Julio Álvarez
- Born: José Julio Álvarez de Temiño 3 November 1961 (age 64) Valladolid, Spain
- Height: 1.84 m (6 ft 0 in)
- Weight: 105 kg (231 lb)

Rugby union career
- Position: Prop

Senior career
- Years: Team / Apps / (Points)
- 1982–1995: CR El Salvador

International career
- Years: Team / Apps / (Points)
- 1982–1995: Spain / 75 / (5)

= Julio Álvarez (rugby union) =

Spanish former rugby union player

José Julio Álvarez de Temiño (born in Valladolid, on 3 November 1961), known also by his nickname Pirulo, is a Spanish former rugby union player and currently coach. He played as a prop.

==Career==
He started to play rugby union for the Colegio de Lourdes team at junior and youth levels.
He then played for Colegio San José until the rugby section of the college was suppressed.
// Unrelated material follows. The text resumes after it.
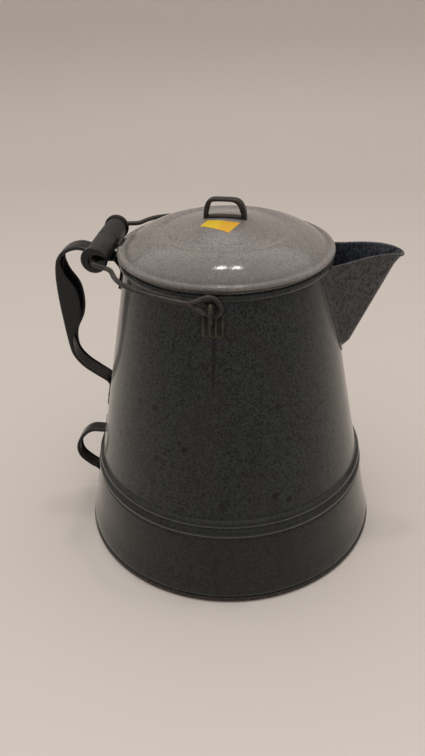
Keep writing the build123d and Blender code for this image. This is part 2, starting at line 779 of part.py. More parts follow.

He later joined CR El Salvador, where he would mostly play for the rest of his career, winning two División de Honor titles in 1991 and 1997.
At international level, he debuted for Spain on 8 May 1983 against Sweden, in Arstad. He captained Spain in three seasons and also won a bronze medal at the 1993 Mediterranean Games. His last international cap was during a test against a Scotland XV on 6 May 1995, in Madrid. He also earned 10 junior international caps, 5 under-23 caps and 75 senior international caps, being the third player with most international caps for Spain.

==After career==
In 2010, he was appointed as scrum coach for his former club, CR El Salvador, being also part of the club's directors board.
In 2021, he took part in the Spanish rugby union documentary Quince.